Greek and Roman statues tend to have very strong nose bridges that go straight into the forehead

The shots of the crumbling corridor full of Greek style statues implies that parts of the game will involve exploring the ruins of even older civilizations.  Intriguing!

Renaissance Portraits of the Rich and Famous
The trailer continues with a shot of a wealthy couple opulently dressed in Renaissance style garb.  Each of them are brandishing a blue diamond, which could be an indication of royalty. The woman is holding a book, indicating a high level of education and refinement for the period. They look to be inside a castle overlooking a beautiful city. I am guessing that they will be your patrons on an important quest.

A good picture is worth a thousand words. There isn’t a single arbitrary design decision in this whole image; everything is in place to convey the emotional state, personality, culture, social status and worldliness of the subjects.

Medieval Knights and Longswords
Next up is one of my favorite images from the trailer, a ghostly knight brandishing a scroll.

Note: The Bottom Right photo belongs to Holly Hayes. Source:

He has been run through with a longsword wrapped in parchment with the message: HONESTA MORS TURPI VITA POTIOR. Translated from Latin, this means: An Honorable Death Is Better Than A Vile Life. His cape pin has a spade insignia (the strongest suite) and his helmet has a crown, both indicating royalty. As with almost everything in Dragon’s Crown, the ghostly knight’s proportions are hyper stylized, but the execution and details are very authentic. The style of longsword depicted here was first developed in England in the 1300s and primarily used by knights during the early days of the 100 Years War.  By the 1500s it had fallen out of use on the battlefield, but continued to be popular as a weapon of sport and knightly duels. Perhaps this is the spirit of a great knight or even a king felled during a time of war.

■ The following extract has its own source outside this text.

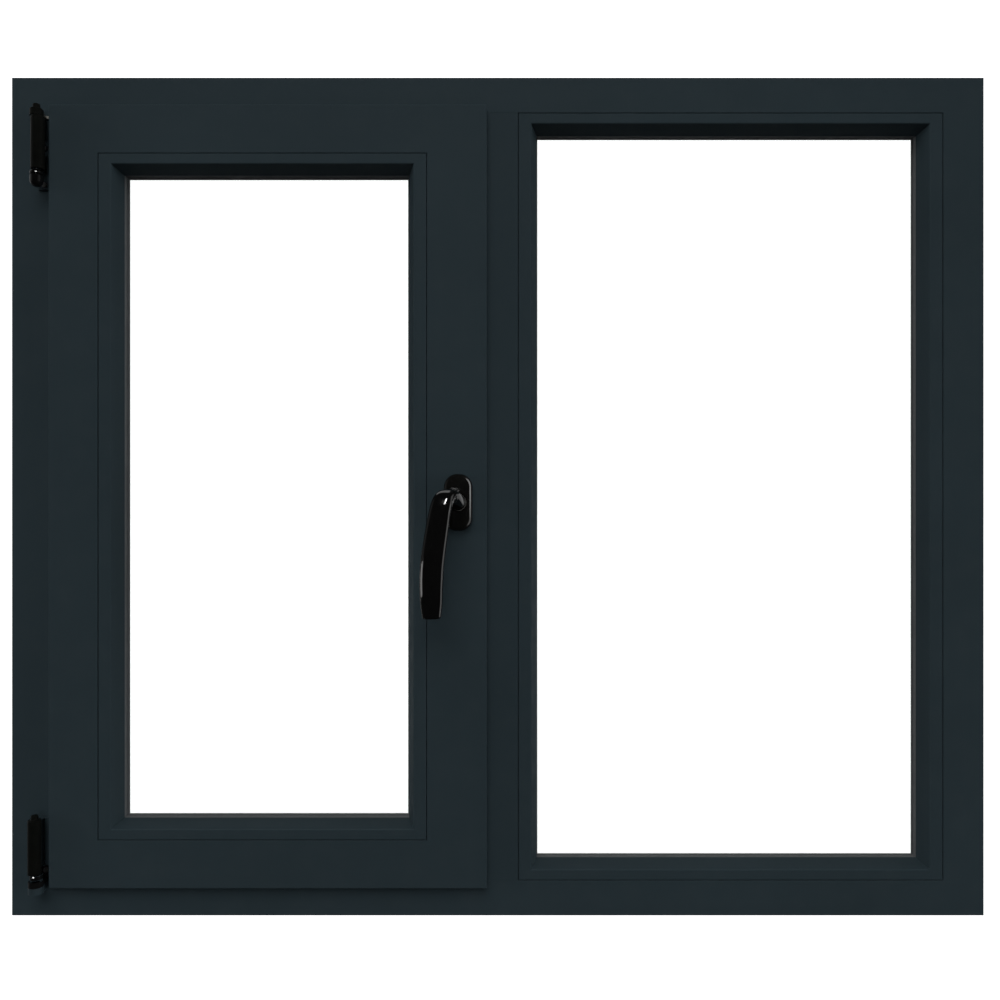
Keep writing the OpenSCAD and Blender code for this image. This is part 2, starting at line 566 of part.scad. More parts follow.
// ---- Strike plates, one for each cam ----
cam_z = [kz - 263, kz + 297];   // height of the side cams with the sash shut
cam_out = 6;                    // how far the cams stand out of the sash
cam_top = -110;                 // place of the cam on the top rod
cam_bot = cam_top + travel;     // place of the cam on the bottom rod
module side_strike(z) {
    difference() {
        union() {
            box([mul_l - 2.4, yg - 7.5, z - 38], [mul_l, yg + 16, z + 30]);
            box([mul_l - 7, yg + 6.6, z - 24], [mul_l, yg + 16, z + 16]);
        }
        for (s = [-31, 23]) cyl_x(mul_l - 3, mul_l + 1, yg + 4, z + s, 2.05);
    }
}
module level_strike(x, zf, dz) {
    a = min(zf, zf + dz * 2.4); b = max(zf, zf + dz * 2.4);
    c = min(zf, zf + dz * 7); d = max(zf, zf + dz * 7);
    difference() {
        union() {
            box([x - 34, yg - 7.5, a], [x + 34, yg + 16, b]);
            box([x - 20, yg + 6.6, c], [x + 20, yg + 16, d]);
        }
        for (s = [-27, 27]) cyl_z(x + s, yg + 4, min(zf - 1, zf + dz * 3), max(zf + 1, zf + dz * 3), 2.05);
    }
}
module strike_plates() {
    color(zinc) {
        for (z = cam_z) side_strike(z);
        level_strike(cam_top + travel / 2, H - rail_floor, -1);
    }
}
module tilt_strike_plate() { color(zinc) level_strike(cam_bot - travel / 2, rail_floor, 1); }
module strike_screws() {
    color(zinc) {
        for (z = cam_z) for (s = [-31, 23]) {
            cyl_x(mul_l - 3.5, mul_l - 2.4, yg + 4, z + s, 3.2);
            cyl_x(mul_l - 2.5, mul_l + 4, yg + 4, z + s, 2);
        }
        for (s = [-27, 27]) {
            cyl_z(cam_top + travel / 2 + s, yg + 4, H - rail_floor - 3.5, H - rail_floor - 2.4, 3.2);
            cyl_z(cam_top + travel / 2 + s, yg + 4, H - rail_floor - 2.5, H - rail_floor + 3.5, 2);
            cyl_z(cam_bot - travel / 2 + s, yg + 4, rail_floor + 2.4, rail_floor + 3.5, 3.2);
            cyl_z(cam_bot - travel / 2 + s, yg + 4, rail_floor - 3.5, rail_floor + 2.5, 2);
        }
    }
}
module drain_caps() {
    color(paint) for (x = [-350, 0, 350]) difference() {
        box([x - 24, yb, 12], [x + 24, yb + 5, 28]);
        box([x - 21, yb - 1, 11], [x + 21, yb + 3.2, 25]);
    }
}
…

Angels, Pomegranates and The Sacred Heart of Jesus
The supernatural imagery continues with a putto (a babyish angel or Cupid often mistakenly referred to as a “cherub” in modern times) holding a heart descending upon a desiccated corpse laid upon an altar draped in a funerary shroud.

The supine figure strongly recalls the beautiful Rococo sculpture The Veiled Christ by Giuseppe Sanmartino after a design by Antonio Corradini (who was initially commissioned for the piece but did not live to see its completion). This is one of the great works of western art and depicts the lifeless body of Jesus detailed with incredible sensitivity. The angel is holding a heart, perhaps recalling the Sacred Heart of Jesus, a Catholic devotion that originated in the middle ages.  My friend and scholar Melvin originally mistook the heart for a pomegranate, a Christian symbol of resurrection. There are many classical paintings of The Christ Child holding pomegranates, symbolizing his future resurrection and the promise of eternal life.  I’m willing to bet that this imagery is not lost on the folks at Vanillaware and this image will somehow tie into how you resurrect your characters in Dragon’s Crown should they die.

Franciscan Friars
Continuing with the Christian imagery, the next character introduced is a man who is dressed very similarly to a Franciscan Friar, an order of monks founded in the 13th century.  He looks to be holding a bible and has a statue of a figure that strongly resembles the Virgin Mary tied around his neck.

The Crusades
The Christian references continue with the next character, a hulking knight dressed like a medieval Christian Crusader. His chest is emblazoned with a lion in the “rampant” pose, the most aggressive posture of the traditional European heraldry signs. I wonder if he was based off of the knight at the end of Indiana Jones And The Last Crusade? Their faces are very similar.

Conan The Barbarian
If you love Fantasy books and movies, then this next character needs no introduction. This mountain of a man is the spitting image of Arnold Schwarzenegger in his breakout role as Conan The Barbarian!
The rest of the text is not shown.